» What is asked:
Return each line that holds the word "from".
= = = = = = =
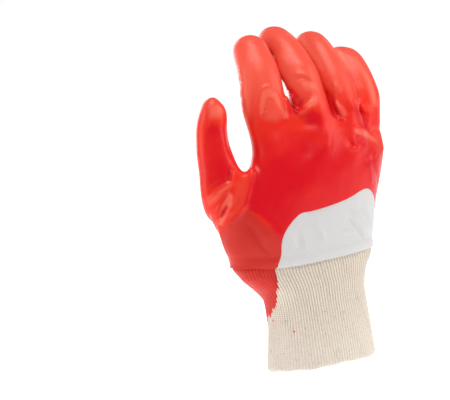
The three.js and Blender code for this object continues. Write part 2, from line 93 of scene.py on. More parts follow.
# The coat's folds by the side that each is drawn from, in millimetres: half width, height (below 0 for
# a crease), and the points of its line.
FOLDS = {
    "back": (
        # the tight fold that leaves the gap of index and middle finger, with the hollow under it
        (1, 2.2, (
            (4.3, 170.6), (7.8, 170.9), (12.2, 173.4), (15.7, 176.4), (18.8, 178.7), (20.3, 181.8),
        )),
        (4, -1.2, ((13, 165.4), (16.3, 163.9))),
        (2.2, -1.2, ((13.1, 182.5), (9.7, 178.1), (6.3, 174))),
        # the fingers' sides swell until they nearly touch above the web
        (7, 1.6, ((7, 176), (5, 186), (3.5, 196), (1.5, 206), (0, 214))),
        (4, 1.3, ((3, 194), (1.5, 202), (0, 210), (-1, 216))),
        (3, 1, ((5.5, 182), (6.5, 176), (7.5, 171.5))),
        (6, 0.8, ((-4, 214), (-2, 202), (-1.5, 190), (-1, 180))),
        # the index knuckle: a flat inside a horseshoe, with two short creases
        (6, 0.8, ((-9.5, 183.5), (-9, 178))),
        (1.1, 1.1, ((-4.2, 188), (-2.9, 183.8), (-1.3, 175.7), (-1.2, 169.4), (0.6, 163.6))),
        (1.1, 0.9, (
            (-17.3, 181.9), (-15.8, 187.2), (-13.9, 191.5), (-10.2, 192.6), (-6.9, 191.2), (-4.2, 188),
        )),
        (1.2, 0.6, ((-15.8, 187.2), (-17.3, 181.9), (-18.8, 175.8), (-19.5, 166))),
        (0.9, -0.5, ((-14.5, 182.2), (-11.5, 183.5), (-8.7, 183.4))),
        (1, -0.6, ((-17.5, 172.8), (-14.8, 174.5), (-11.4, 174.4))),
        (5, -0.7, ((-9.5, 168), (-10, 165))),
        # the middle finger's knuckle creases
        (1, -0.6, ((9, 195.4), (14, 195.4), (20, 192.2))),
        (1.2, 0.7, ((8.6, 197.6), (14.4, 197.8), (21, 194.6))),
        (1.1, 0.6, ((12.5, 190.5), (16.5, 189.8), (20.5, 188.4))),
        (4, 0.6, ((14, 206), (18, 205))),
        # the ring finger's knuckle, its ridge, the small hook under it and the crease beside it
        (3, 0.9, ((33.5, 186), (36, 186), (39.8, 184))),
        (1.1, 1.6, ((34.6, 176.7), (35.4, 172.4), (37.3, 168.6), (39.5, 164.5))),
        (0.9, 1, ((33.7, 165.3), (35.9, 163.4), (39.6, 162.8))),
        (0.9, 0.7, ((34, 160.4), (36.2, 160.7), (38, 161.5))),
        (1.8, -1.3, ((31.3, 183.4), (31.6, 177.8), (32.5, 172.1), (34.8, 166.2))),
        (2.4, -0.9, ((39.5, 176), (41, 171), (43, 166))),
        # the end of the groove between ring and little finger, and the pull line under it
        (2.4, -1.1, ((46.8, 177), (48.8, 171.2), (50.7, 164.6), (52.2, 158.2), (52.7, 154.6))),
        (1.2, 0.9, ((47.7, 178.3), (50.3, 171.7), (52.7, 166.4), (56.9, 164.5))),
        (1.6, 1.1, ((44.5, 158), (47.5, 156.7), (51.2, 153.4), (55.4, 148.6), (59, 144.7))),
        (2.6, -1.3, ((41.3, 145.4), (42.3, 144.6))),
        (2.6, -1.3, ((46.8, 147.4), (48.8, 146.8))),
        (3.5, -1.2, ((60.5, 142.5), (61.3, 139), (61, 136))),
        (1.2, -0.6, ((55.2, 142.4), (56.3, 138.1), (55.9, 132.5))),
        # broad swells over the knuckles
        (9, 0.9, ((22, 150), (28, 146))),
        (5, -0.7, ((14, 150), (12, 145))),
        (8, 0.7, ((-8, 152), (-8, 146))),
        # pull lines at the little finger's edge
        (1.5, -0.7, ((53, 133), (55.5, 122), (55, 112))),
        (1.4, 0.7, ((49, 136), (51.5, 125), (51, 116))),
        (1.2, -0.5, ((58.5, 128), (59, 118))),
        # the long fold between the back of the hand and the thumb
        (2.1, 1.3, (
            (-25.6, 158), (-26.9, 151.2), (-28.4, 141.4), (-30.9, 131.8), (-34.3, 121.5), (-38.5, 112.9),
            (-44.9, 106.2), (-51.4, 102.5),
        )),
        (3, -0.6, ((-23.4, 146), (-25, 136), (-28.5, 125), (-33, 114.5))),
        # the thumb's folds: the small bright one at its root, the arch, and the hollow drop below it
        (1.1, 1, ((-41.9, 139), (-43.9, 135.1), (-43.4, 132.2))),
        (1.2, -1, ((-43.9, 139.6), (-46.2, 135.1), (-45.8, 130.8))),
        (1.3, 1.4, ((-62.1, 120.6), (-56.4, 122.3), (-51, 127.7), (-46.1, 130.1), (-40.8, 131.2))),
        (2, -0.8, ((-58.5, 126.5), (-54, 130.5), (-48.5, 133.5))),
        (1.1, 1.4, ((-46, 123.5), (-50.5, 118.9), (-54.2, 112.5), (-56.4, 107.2))),
        (1.1, 1.4, ((-45.9, 123.2), (-46.1, 119), (-48.5, 113.4), (-52.3, 108), (-55.4, 104.3))),
        (1.2, -0.8, ((-48.9, 116.7), (-51.6, 112.5), (-54.6, 107.7))),
        (2.2, -0.7, ((-40.5, 124), (-42.5, 117), (-46.5, 110.5))),
        (4, -1, ((-42.5, 172), (-41.5, 160), (-41.5, 148))),
        # creases at the index finger's edge
        (1.2, -0.5, ((-30.5, 201), (-27.5, 199.6), (-25, 199))),
        (1.5, 0.5, ((-29.5, 196), (-27, 191), (-28, 186))),
        (1.2, -0.5, ((-29.5, 184.6), (-26.5, 182.6))),
        # the loose cloth beside the bare back: upright folds in the coat
        (2.2, -0.8, ((-37.5, 104), (-33, 92), (-27.5, 82), (-24.5, 76.5))),
        (2.4, 0.6, ((-32, 106), (-27.5, 95), (-23, 87))),
        (2, -0.5, ((-20.5, 112), (-18, 101), (-15, 92))),
    ),
    "palm": (
        # palm side: the wrinkle under the little finger, the crease of the palm and its pull lines
        (1.6, -1.4, ((38, 158), (30, 156.5), (22, 158.5))),
        (1.8, 1.1, ((40, 154), (31, 152.5), (21, 155))),
        (1.8, 1.1, ((39, 161.6), (30, 160.4), (22, 162.6))),
        (2, 1.4, ((1, 141), (7, 138), (16, 146), (20, 158))),
        (1.8, 1.2, ((-8, 152), (-14, 140), (-24, 132))),
        (6, 1.2, ((0, 134), (-6, 126), (-8, 118))),
        (1.8, 1.2, ((-10, 123), (-14, 112), (-16, 98))),
        (3, -1, ((-5, 116), (-9.5, 106), (-11, 94))),
        (3.2, 1.4, ((-22, 92), (-26, 90))),
        (2.2, 1, ((30, 140), (24, 126), (17, 108), (12, 92))),
        (2.6, -1, ((36, 138), (31, 124), (26, 108))),
        (1.7, 1.1, ((48, 124), (46, 112), (47, 100))),
        (1.8, 1.2, ((-22, 116), (-29, 104), (-38, 96))),
        (2.2, -1, ((-17, 112), (-22, 103), (-30, 94))),
        (1.6, 0.9, ((28, 96), (22, 88), (20, 81))),
        (1.8, -0.8, ((4, 92), (3, 86), (4, 80))),
        (1.6, 0.8, ((-14, 92), (-12, 86), (-13, 80))),
        (1.4, -0.9, ((-47, 152), (-42, 150), (-37, 152))),
        (1.4, -0.8, ((-50, 130), (-44, 127), (-38, 130))),
        # creases inside the bent fingers
        (1.5, -1, ((-25, 189), (-20, 188), (-14, 189))),
        (1.5, -1.2, ((-1, 186), (8, 184), (16, 186))),
        (1.5, -1.1, ((24, 182), (31, 180), (38, 182))),
        (1.5, -1, ((42, 178), (50, 175), (58, 178))),
    ),
    "thumb": (
        # the edge of the palm by the thumb
        (1.6, 0.9, ((-14, 122), (-4, 112), (4, 98), (6, 86))),
        (2, -0.9, ((-4, 124), (6, 112), (12, 98))),
    ),
    "little": (
        # the edge of the palm by the little finger
        (2.6, -0.6, ((-2, 152), (6, 149), (13, 151))),
        (2, -0.8, ((0, 122), (4, 108), (3, 92))),
        (1.8, 0.8, ((8, 124), (11, 110), (9, 90))),
    ),
}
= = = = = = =
» Solution below:
The three.js and Blender code for this object continues. Write part 2, from line 93 of scene.py on. More parts follow.
# The coat's folds by the side that each is drawn from, in millimetres: half width, height (below 0 for